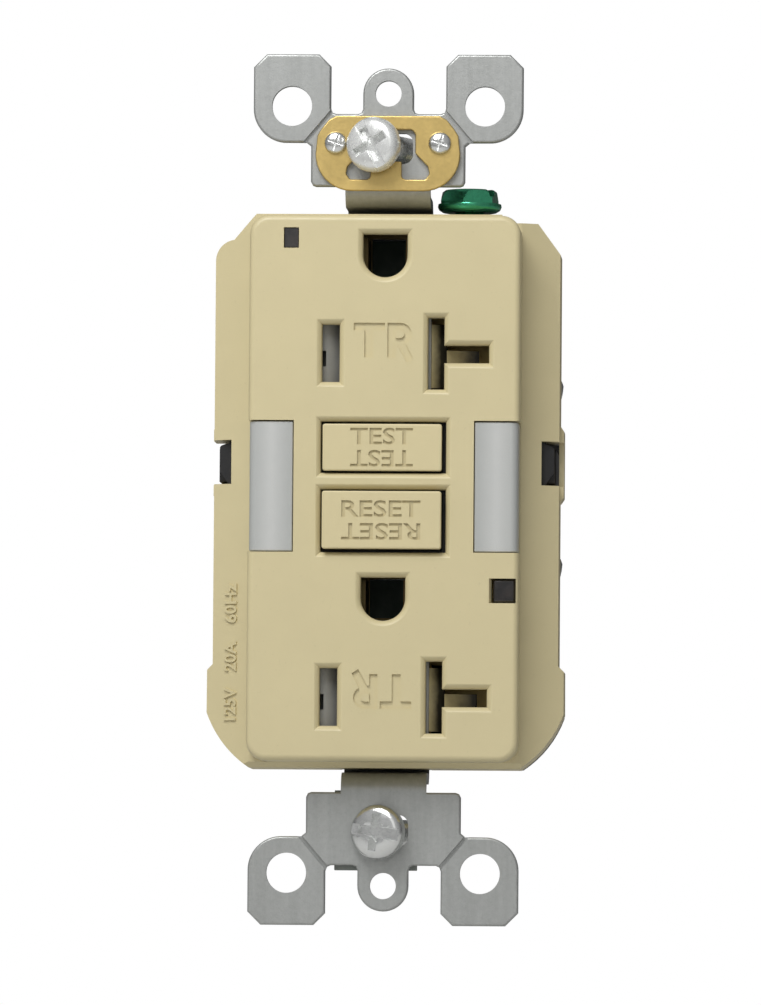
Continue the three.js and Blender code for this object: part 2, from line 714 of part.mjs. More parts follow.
// A terminal screw along -X, with the underside of its head at the origin.
function terminalScrew() {
  const whole = turned([
    [0, -2.2], [3.3, -2.1], [4, -1.2], [4, 0], [1.9, 0], [1.9, 6], [1.4, 6.6], [0, 6.6],
  ], 16);
  return cut(whole, ...combinationDrive(-2.2, 4, 1.2)).rotate([0, 0, 90]);
}

const assemblyScrew = () =>
  cut(
    turned([[0, 26.2], [1.9, 26.1], [2.4, 25.5], [2.4, 24.4], [1.3, 24.4], [1.3, 3], [0.3, 2], [0, 2]], 12),
    box(-0.3, 0.3, 25.2, 27, -1.3, 1.3),
    box(-1.3, 1.3, 25.2, 27, -0.3, 0.3),
  );

// The green ground screw along -Z: a tapering hexagon head on a round collar, slotted across.
function groundScrew() {
  const cone = new THREE.LatheGeometry(
    [[0, 0], [3.9, 0], [3.9, 0.5], [3.2, 2.75], [0, 2.85]].map(([r, y]) => new THREE.Vector2(r, y)),
    24,
  ).rotateX(Math.PI / 2);
  const hexagon = new THREE.CylinderGeometry(3.7, 3.7, 2.6, 6).rotateX(Math.PI / 2);
  const head = join(
    solid(cone).intersect(solid(hexagon.rotateZ(0.35).translate(0, 0, 1.8))),
    rodZ(0, 0, 3.88, 0, 0.6, 24),
  );
  const shank = rodZ(0, 0, 1.95, -5.1, 0.2, 18);
  const slot = new THREE.BoxGeometry(10, 1.2, 2).rotateZ(-0.6).translate(0, 0, 3);
  return cut(join(head, shank), solid(slot));
}

// ---- Terminals ---------------------------------------------------------------------------------
const TERMINAL = { plate: 15.1, clamp: 17.2, head: 18.7 };

const terminalPlate = (sign, z) =>
  cut(
    sideBox(sign, TERMINAL.plate, TERMINAL.plate + 1, 9.3, 22.2, z - 5.2, z + 5.2),
    rodX(TERMINAL_Y, z, 2.05, -20, 20, 18),
  );

// The clamp plate under a terminal screw, ribbed on its inner face to bite the wire.
const clampPlate = (sign, z) =>
  cut(
    sideBox(sign, TERMINAL.clamp, TERMINAL.clamp + 1.2, 10.4, 19.6, z - 4.6, z + 4.6),
    rodX(TERMINAL_Y, z, 2.1, -20, 20, 18),
    ...[-3.4, 3.4].map((offset) =>
      sideBox(sign, TERMINAL.clamp - 1, TERMINAL.clamp + 0.35, 10, 20, z + offset - 0.5, z + offset + 0.5),
    ),
  );

// ---- Board, sensors and solenoid ---------------------------------------------------------------
// The board with its soldered parts: varistor, capacitor, chip, thyristor and contact pads.
function circuitBoard() {
  const board = box(-13.2, 13.2, BOARD_FRONT, BOARD_BACK, -31.2, 31.2);
  const parts = [
    rodY(0, 18, 2.6, BOARD_BACK - 0.2, 21.4, 18),
    rodZ(-6, 14.6, 3.4, 27.4, 29.8, 18),
    rodY(6.5, 28, 2.5, BOARD_BACK - 0.2, 20, 18),
    box(-12.4, -6.4, BOARD_BACK - 0.2, 12.7, -16, -9.6),
    box(7, 11.8, BOARD_BACK - 0.2, 16.5, -20, -17.6),
    rodY(-8.2, -4.6, 1.3, BOARD_BACK - 0.2, 11.85, 12),
    rodY(8.2, -4.6, 1.3, BOARD_BACK - 0.2, 11.85, 12),
  ];
  const corners = [-1, 1].flatMap((sx) =>
    [-1, 1].map((sz) => rodY(sx * CORNER_SCREW.x, sz * CORNER_SCREW.z, 3.3, 9, 12, 16)),
  );
  return cut(join(board, ...parts), ...corners, rodY(0, PIN_Z, 1.3, 9, 12, 14));
}

const ring = (y0, y1) => cut(rodY(0, 18, 6.6, y0, y1, 24), rodY(0, 18, 2.9, y0 - 1, y1 + 1, 16));

const coilBobbin = () =>
  cut(
    join(
      rodZ(0, COIL.y, 3, COIL.z0, COIL.z1),
      rodZ(0, COIL.y, 5.3, COIL.z0, COIL.z0 + 0.9),
      rodZ(0, COIL.y, 5.3, COIL.z1 - 0.9, COIL.z1),
      box(-4, 4, BOARD_BACK + 0.1, COIL.y - 3, COIL.z0, COIL.z0 + 0.9),
      box(-4, 4, BOARD_BACK + 0.1, COIL.y - 3, COIL.z1 - 0.9, COIL.z1),
    ),
    rodZ(0, COIL.y, 2.4, COIL.z0 - 1, COIL.z1 + 1),
  );

const coilWinding = () =>
  cut(
    rodZ(0, COIL.y, 4.9, COIL.z0 + 1.1, COIL.z1 - 1.1),
    rodZ(0, COIL.y, 3.15, COIL.z0, COIL.z1),
  );

const plunger = () =>
  join(
    rodZ(0, COIL.y, 2.2, -30, -11.4),
    rodZ(0, COIL.y, 1, -12, -9.9, 12),
    rodZ(0, COIL.y, 3.4, -30.8, -29.9),
  );

// ---- Latch, lifter and moving contacts ---------------------------------------------------------
const LIFTER_FRONT = 15.1;

const latch = () =>
  cut(
    join(box(-2.6, 2.6, 18.8, 19.5, -9.6, -1), box(-2.6, 2.6, 15.6, 19.5, -9.6, -9)),
    box(-1.3, 1.3, 18, 20, -7.2, -2.6),
  );

const lifter = () =>
  cut(
    join(
      box(-4, 4, LIFTER_FRONT, 18.5, -6.6, -1),
      box(-10.4, 10.4, LIFTER_FRONT, 16.6, -6.4, -2.6),
    ),
    rodY(0, PIN_Z, 1.4, 14, 20, 16),
  );

const ARM = { inner: 6.6, outer: 9.8, front: 14.3, back: 14.9, pivotZ: 8.4 };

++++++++

Work to be completed: Quote the whole listing above, leaving nothing out.

Result:
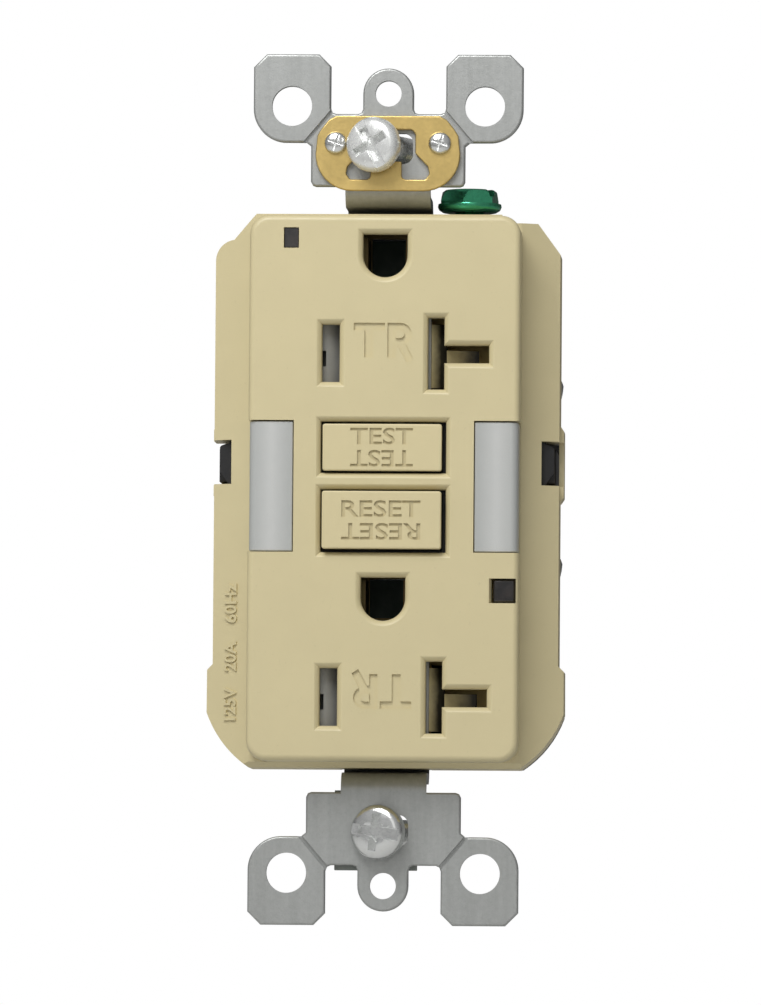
Continue the three.js and Blender code for this object: part 2, from line 714 of part.mjs. More parts follow.
// A terminal screw along -X, with the underside of its head at the origin.
function terminalScrew() {
  const whole = turned([
    [0, -2.2], [3.3, -2.1], [4, -1.2], [4, 0], [1.9, 0], [1.9, 6], [1.4, 6.6], [0, 6.6],
  ], 16);
  return cut(whole, ...combinationDrive(-2.2, 4, 1.2)).rotate([0, 0, 90]);
}

const assemblyScrew = () =>
  cut(
    turned([[0, 26.2], [1.9, 26.1], [2.4, 25.5], [2.4, 24.4], [1.3, 24.4], [1.3, 3], [0.3, 2], [0, 2]], 12),
    box(-0.3, 0.3, 25.2, 27, -1.3, 1.3),
    box(-1.3, 1.3, 25.2, 27, -0.3, 0.3),
  );

// The green ground screw along -Z: a tapering hexagon head on a round collar, slotted across.
function groundScrew() {
  const cone = new THREE.LatheGeometry(
    [[0, 0], [3.9, 0], [3.9, 0.5], [3.2, 2.75], [0, 2.85]].map(([r, y]) => new THREE.Vector2(r, y)),
    24,
  ).rotateX(Math.PI / 2);
  const hexagon = new THREE.CylinderGeometry(3.7, 3.7, 2.6, 6).rotateX(Math.PI / 2);
  const head = join(
    solid(cone).intersect(solid(hexagon.rotateZ(0.35).translate(0, 0, 1.8))),
    rodZ(0, 0, 3.88, 0, 0.6, 24),
  );
  const shank = rodZ(0, 0, 1.95, -5.1, 0.2, 18);
  const slot = new THREE.BoxGeometry(10, 1.2, 2).rotateZ(-0.6).translate(0, 0, 3);
  return cut(join(head, shank), solid(slot));
}

// ---- Terminals ---------------------------------------------------------------------------------
const TERMINAL = { plate: 15.1, clamp: 17.2, head: 18.7 };

const terminalPlate = (sign, z) =>
  cut(
    sideBox(sign, TERMINAL.plate, TERMINAL.plate + 1, 9.3, 22.2, z - 5.2, z + 5.2),
    rodX(TERMINAL_Y, z, 2.05, -20, 20, 18),
  );

// The clamp plate under a terminal screw, ribbed on its inner face to bite the wire.
const clampPlate = (sign, z) =>
  cut(
    sideBox(sign, TERMINAL.clamp, TERMINAL.clamp + 1.2, 10.4, 19.6, z - 4.6, z + 4.6),
    rodX(TERMINAL_Y, z, 2.1, -20, 20, 18),
    ...[-3.4, 3.4].map((offset) =>
      sideBox(sign, TERMINAL.clamp - 1, TERMINAL.clamp + 0.35, 10, 20, z + offset - 0.5, z + offset + 0.5),
    ),
  );

// ---- Board, sensors and solenoid ---------------------------------------------------------------
// The board with its soldered parts: varistor, capacitor, chip, thyristor and contact pads.
function circuitBoard() {
  const board = box(-13.2, 13.2, BOARD_FRONT, BOARD_BACK, -31.2, 31.2);
  const parts = [
    rodY(0, 18, 2.6, BOARD_BACK - 0.2, 21.4, 18),
    rodZ(-6, 14.6, 3.4, 27.4, 29.8, 18),
    rodY(6.5, 28, 2.5, BOARD_BACK - 0.2, 20, 18),
    box(-12.4, -6.4, BOARD_BACK - 0.2, 12.7, -16, -9.6),
    box(7, 11.8, BOARD_BACK - 0.2, 16.5, -20, -17.6),
    rodY(-8.2, -4.6, 1.3, BOARD_BACK - 0.2, 11.85, 12),
    rodY(8.2, -4.6, 1.3, BOARD_BACK - 0.2, 11.85, 12),
  ];
  const corners = [-1, 1].flatMap((sx) =>
    [-1, 1].map((sz) => rodY(sx * CORNER_SCREW.x, sz * CORNER_SCREW.z, 3.3, 9, 12, 16)),
  );
  return cut(join(board, ...parts), ...corners, rodY(0, PIN_Z, 1.3, 9, 12, 14));
}

const ring = (y0, y1) => cut(rodY(0, 18, 6.6, y0, y1, 24), rodY(0, 18, 2.9, y0 - 1, y1 + 1, 16));

const coilBobbin = () =>
  cut(
    join(
      rodZ(0, COIL.y, 3, COIL.z0, COIL.z1),
      rodZ(0, COIL.y, 5.3, COIL.z0, COIL.z0 + 0.9),
      rodZ(0, COIL.y, 5.3, COIL.z1 - 0.9, COIL.z1),
      box(-4, 4, BOARD_BACK + 0.1, COIL.y - 3, COIL.z0, COIL.z0 + 0.9),
      box(-4, 4, BOARD_BACK + 0.1, COIL.y - 3, COIL.z1 - 0.9, COIL.z1),
    ),
    rodZ(0, COIL.y, 2.4, COIL.z0 - 1, COIL.z1 + 1),
  );

const coilWinding = () =>
  cut(
    rodZ(0, COIL.y, 4.9, COIL.z0 + 1.1, COIL.z1 - 1.1),
    rodZ(0, COIL.y, 3.15, COIL.z0, COIL.z1),
  );

const plunger = () =>
  join(
    rodZ(0, COIL.y, 2.2, -30, -11.4),
    rodZ(0, COIL.y, 1, -12, -9.9, 12),
    rodZ(0, COIL.y, 3.4, -30.8, -29.9),
  );

// ---- Latch, lifter and moving contacts ---------------------------------------------------------
const LIFTER_FRONT = 15.1;

const latch = () =>
  cut(
    join(box(-2.6, 2.6, 18.8, 19.5, -9.6, -1), box(-2.6, 2.6, 15.6, 19.5, -9.6, -9)),
    box(-1.3, 1.3, 18, 20, -7.2, -2.6),
  );

const lifter = () =>
  cut(
    join(
      box(-4, 4, LIFTER_FRONT, 18.5, -6.6, -1),
      box(-10.4, 10.4, LIFTER_FRONT, 16.6, -6.4, -2.6),
    ),
    rodY(0, PIN_Z, 1.4, 14, 20, 16),
  );

const ARM = { inner: 6.6, outer: 9.8, front: 14.3, back: 14.9, pivotZ: 8.4 };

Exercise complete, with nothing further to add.